▶ Task brief: All of the data needs to be repeated exactly.

▶ Recorded data:
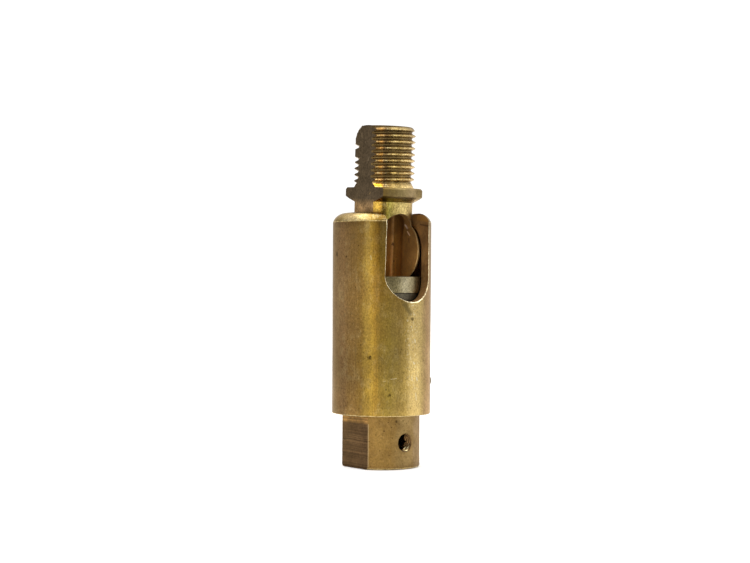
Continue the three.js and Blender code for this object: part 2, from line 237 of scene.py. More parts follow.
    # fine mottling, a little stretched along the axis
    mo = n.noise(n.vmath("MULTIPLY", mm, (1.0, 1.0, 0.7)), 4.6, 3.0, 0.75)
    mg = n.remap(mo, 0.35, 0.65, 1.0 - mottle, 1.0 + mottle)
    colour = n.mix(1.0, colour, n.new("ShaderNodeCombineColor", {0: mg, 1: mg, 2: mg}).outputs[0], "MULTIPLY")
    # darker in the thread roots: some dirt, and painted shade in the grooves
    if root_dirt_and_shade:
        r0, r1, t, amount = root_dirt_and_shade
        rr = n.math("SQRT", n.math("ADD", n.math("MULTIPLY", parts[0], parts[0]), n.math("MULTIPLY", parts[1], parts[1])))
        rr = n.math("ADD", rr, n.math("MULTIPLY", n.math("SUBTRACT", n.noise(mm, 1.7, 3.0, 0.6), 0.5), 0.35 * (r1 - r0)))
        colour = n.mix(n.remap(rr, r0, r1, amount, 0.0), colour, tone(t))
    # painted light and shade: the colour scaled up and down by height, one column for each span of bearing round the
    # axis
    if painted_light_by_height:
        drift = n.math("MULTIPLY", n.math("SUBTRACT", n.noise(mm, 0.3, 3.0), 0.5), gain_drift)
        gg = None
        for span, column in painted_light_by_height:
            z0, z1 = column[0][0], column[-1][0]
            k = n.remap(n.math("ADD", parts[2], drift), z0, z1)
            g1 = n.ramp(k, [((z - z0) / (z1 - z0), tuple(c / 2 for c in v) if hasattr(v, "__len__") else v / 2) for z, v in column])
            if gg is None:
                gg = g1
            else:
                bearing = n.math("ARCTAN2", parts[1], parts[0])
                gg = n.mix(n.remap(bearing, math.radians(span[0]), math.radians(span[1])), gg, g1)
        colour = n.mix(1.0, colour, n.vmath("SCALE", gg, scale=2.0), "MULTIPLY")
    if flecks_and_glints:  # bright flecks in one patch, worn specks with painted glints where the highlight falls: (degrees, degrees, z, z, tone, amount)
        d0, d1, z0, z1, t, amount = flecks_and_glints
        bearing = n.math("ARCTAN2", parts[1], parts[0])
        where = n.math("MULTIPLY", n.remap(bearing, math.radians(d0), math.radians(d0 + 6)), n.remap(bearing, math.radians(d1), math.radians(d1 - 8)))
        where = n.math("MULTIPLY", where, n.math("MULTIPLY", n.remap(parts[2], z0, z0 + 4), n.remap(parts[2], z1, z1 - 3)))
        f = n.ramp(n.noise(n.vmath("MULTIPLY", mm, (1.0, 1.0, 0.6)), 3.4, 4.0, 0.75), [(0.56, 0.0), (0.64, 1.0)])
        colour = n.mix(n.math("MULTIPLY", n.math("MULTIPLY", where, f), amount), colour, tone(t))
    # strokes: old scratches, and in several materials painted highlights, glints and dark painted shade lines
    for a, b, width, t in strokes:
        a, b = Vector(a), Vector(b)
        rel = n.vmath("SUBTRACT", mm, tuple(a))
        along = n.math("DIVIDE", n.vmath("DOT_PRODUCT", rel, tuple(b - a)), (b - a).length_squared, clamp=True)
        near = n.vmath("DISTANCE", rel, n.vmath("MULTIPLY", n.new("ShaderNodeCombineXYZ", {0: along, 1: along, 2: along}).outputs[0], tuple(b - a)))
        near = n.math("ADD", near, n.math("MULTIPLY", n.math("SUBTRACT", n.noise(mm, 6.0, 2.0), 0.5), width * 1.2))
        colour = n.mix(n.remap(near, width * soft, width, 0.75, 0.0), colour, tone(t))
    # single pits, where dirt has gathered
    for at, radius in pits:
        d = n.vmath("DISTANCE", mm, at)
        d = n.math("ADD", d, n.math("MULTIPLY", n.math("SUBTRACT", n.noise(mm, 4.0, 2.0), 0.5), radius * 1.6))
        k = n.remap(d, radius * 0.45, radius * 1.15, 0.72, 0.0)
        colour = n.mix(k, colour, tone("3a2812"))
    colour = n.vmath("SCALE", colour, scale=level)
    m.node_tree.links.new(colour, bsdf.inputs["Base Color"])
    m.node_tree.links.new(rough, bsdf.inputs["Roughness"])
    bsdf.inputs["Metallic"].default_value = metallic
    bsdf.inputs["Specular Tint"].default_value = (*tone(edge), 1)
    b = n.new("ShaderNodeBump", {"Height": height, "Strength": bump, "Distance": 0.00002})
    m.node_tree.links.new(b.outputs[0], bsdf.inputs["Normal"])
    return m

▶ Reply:
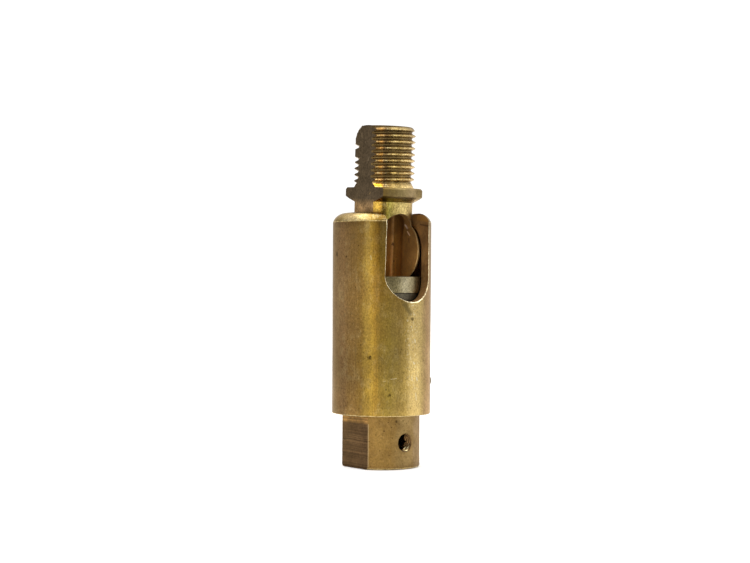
Continue the three.js and Blender code for this object: part 2, from line 237 of scene.py. More parts follow.
    # fine mottling, a little stretched along the axis
    mo = n.noise(n.vmath("MULTIPLY", mm, (1.0, 1.0, 0.7)), 4.6, 3.0, 0.75)
    mg = n.remap(mo, 0.35, 0.65, 1.0 - mottle, 1.0 + mottle)
    colour = n.mix(1.0, colour, n.new("ShaderNodeCombineColor", {0: mg, 1: mg, 2: mg}).outputs[0], "MULTIPLY")
    # darker in the thread roots: some dirt, and painted shade in the grooves
    if root_dirt_and_shade:
        r0, r1, t, amount = root_dirt_and_shade
        rr = n.math("SQRT", n.math("ADD", n.math("MULTIPLY", parts[0], parts[0]), n.math("MULTIPLY", parts[1], parts[1])))
        rr = n.math("ADD", rr, n.math("MULTIPLY", n.math("SUBTRACT", n.noise(mm, 1.7, 3.0, 0.6), 0.5), 0.35 * (r1 - r0)))
        colour = n.mix(n.remap(rr, r0, r1, amount, 0.0), colour, tone(t))
    # painted light and shade: the colour scaled up and down by height, one column for each span of bearing round the
    # axis
    if painted_light_by_height:
        drift = n.math("MULTIPLY", n.math("SUBTRACT", n.noise(mm, 0.3, 3.0), 0.5), gain_drift)
        gg = None
        for span, column in painted_light_by_height:
            z0, z1 = column[0][0], column[-1][0]
            k = n.remap(n.math("ADD", parts[2], drift), z0, z1)
            g1 = n.ramp(k, [((z - z0) / (z1 - z0), tuple(c / 2 for c in v) if hasattr(v, "__len__") else v / 2) for z, v in column])
            if gg is None:
                gg = g1
            else:
                bearing = n.math("ARCTAN2", parts[1], parts[0])
                gg = n.mix(n.remap(bearing, math.radians(span[0]), math.radians(span[1])), gg, g1)
        colour = n.mix(1.0, colour, n.vmath("SCALE", gg, scale=2.0), "MULTIPLY")
    if flecks_and_glints:  # bright flecks in one patch, worn specks with painted glints where the highlight falls: (degrees, degrees, z, z, tone, amount)
        d0, d1, z0, z1, t, amount = flecks_and_glints
        bearing = n.math("ARCTAN2", parts[1], parts[0])
        where = n.math("MULTIPLY", n.remap(bearing, math.radians(d0), math.radians(d0 + 6)), n.remap(bearing, math.radians(d1), math.radians(d1 - 8)))
        where = n.math("MULTIPLY", where, n.math("MULTIPLY", n.remap(parts[2], z0, z0 + 4), n.remap(parts[2], z1, z1 - 3)))
        f = n.ramp(n.noise(n.vmath("MULTIPLY", mm, (1.0, 1.0, 0.6)), 3.4, 4.0, 0.75), [(0.56, 0.0), (0.64, 1.0)])
        colour = n.mix(n.math("MULTIPLY", n.math("MULTIPLY", where, f), amount), colour, tone(t))
    # strokes: old scratches, and in several materials painted highlights, glints and dark painted shade lines
    for a, b, width, t in strokes:
        a, b = Vector(a), Vector(b)
        rel = n.vmath("SUBTRACT", mm, tuple(a))
        along = n.math("DIVIDE", n.vmath("DOT_PRODUCT", rel, tuple(b - a)), (b - a).length_squared, clamp=True)
        near = n.vmath("DISTANCE", rel, n.vmath("MULTIPLY", n.new("ShaderNodeCombineXYZ", {0: along, 1: along, 2: along}).outputs[0], tuple(b - a)))
        near = n.math("ADD", near, n.math("MULTIPLY", n.math("SUBTRACT", n.noise(mm, 6.0, 2.0), 0.5), width * 1.2))
        colour = n.mix(n.remap(near, width * soft, width, 0.75, 0.0), colour, tone(t))
    # single pits, where dirt has gathered
    for at, radius in pits:
        d = n.vmath("DISTANCE", mm, at)
        d = n.math("ADD", d, n.math("MULTIPLY", n.math("SUBTRACT", n.noise(mm, 4.0, 2.0), 0.5), radius * 1.6))
        k = n.remap(d, radius * 0.45, radius * 1.15, 0.72, 0.0)
        colour = n.mix(k, colour, tone("3a2812"))
    colour = n.vmath("SCALE", colour, scale=level)
    m.node_tree.links.new(colour, bsdf.inputs["Base Color"])
    m.node_tree.links.new(rough, bsdf.inputs["Roughness"])
    bsdf.inputs["Metallic"].default_value = metallic
    bsdf.inputs["Specular Tint"].default_value = (*tone(edge), 1)
    b = n.new("ShaderNodeBump", {"Height": height, "Strength": bump, "Distance": 0.00002})
    m.node_tree.links.new(b.outputs[0], bsdf.inputs["Normal"])
    return m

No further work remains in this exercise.